↓

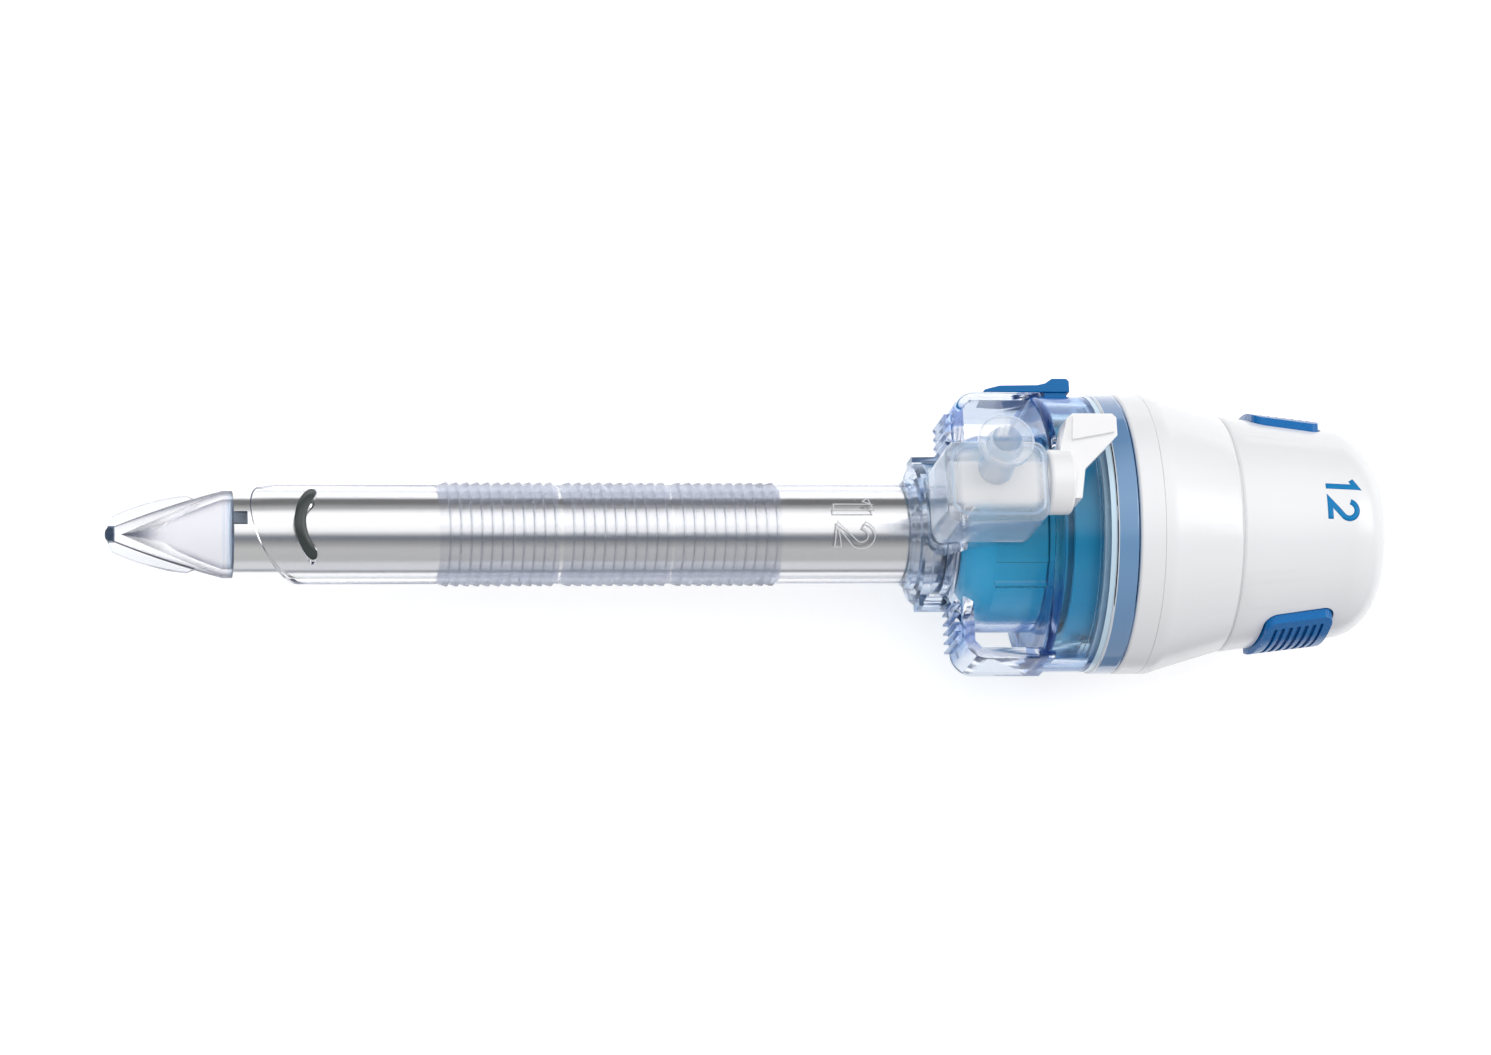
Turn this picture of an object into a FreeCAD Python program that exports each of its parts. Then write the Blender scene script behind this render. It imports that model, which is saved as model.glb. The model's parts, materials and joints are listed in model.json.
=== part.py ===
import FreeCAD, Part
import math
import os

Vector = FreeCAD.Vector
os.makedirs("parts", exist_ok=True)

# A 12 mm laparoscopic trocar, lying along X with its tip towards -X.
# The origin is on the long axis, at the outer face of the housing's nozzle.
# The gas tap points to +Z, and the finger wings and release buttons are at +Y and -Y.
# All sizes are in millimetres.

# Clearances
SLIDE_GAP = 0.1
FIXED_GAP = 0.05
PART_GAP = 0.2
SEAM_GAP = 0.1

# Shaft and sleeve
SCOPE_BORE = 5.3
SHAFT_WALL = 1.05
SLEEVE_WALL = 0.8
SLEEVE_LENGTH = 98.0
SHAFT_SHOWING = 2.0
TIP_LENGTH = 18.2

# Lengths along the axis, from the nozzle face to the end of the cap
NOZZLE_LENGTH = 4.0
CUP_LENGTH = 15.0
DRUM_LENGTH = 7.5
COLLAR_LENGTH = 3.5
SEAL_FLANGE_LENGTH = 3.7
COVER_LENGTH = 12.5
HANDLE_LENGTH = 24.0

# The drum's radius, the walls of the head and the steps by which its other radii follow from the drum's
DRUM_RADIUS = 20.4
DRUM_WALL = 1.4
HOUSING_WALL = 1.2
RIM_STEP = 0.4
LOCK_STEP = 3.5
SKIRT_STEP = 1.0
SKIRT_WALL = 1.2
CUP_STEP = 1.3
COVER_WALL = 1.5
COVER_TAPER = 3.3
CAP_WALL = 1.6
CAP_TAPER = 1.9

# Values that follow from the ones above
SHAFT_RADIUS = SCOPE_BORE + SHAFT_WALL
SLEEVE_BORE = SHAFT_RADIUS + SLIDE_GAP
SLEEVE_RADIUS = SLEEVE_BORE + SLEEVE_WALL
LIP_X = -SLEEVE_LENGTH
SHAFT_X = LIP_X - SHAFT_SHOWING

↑

# What you will do:
Show all lines from the data above in which the word "that" appears.

# Written answer:
Turn this picture of an object into a FreeCAD Python program that exports each of its parts. Then write the Blender scene script behind this render. It imports that model, which is saved as model.glb. The model's parts, materials and joints are listed in model.json.
# Values that follow from the ones above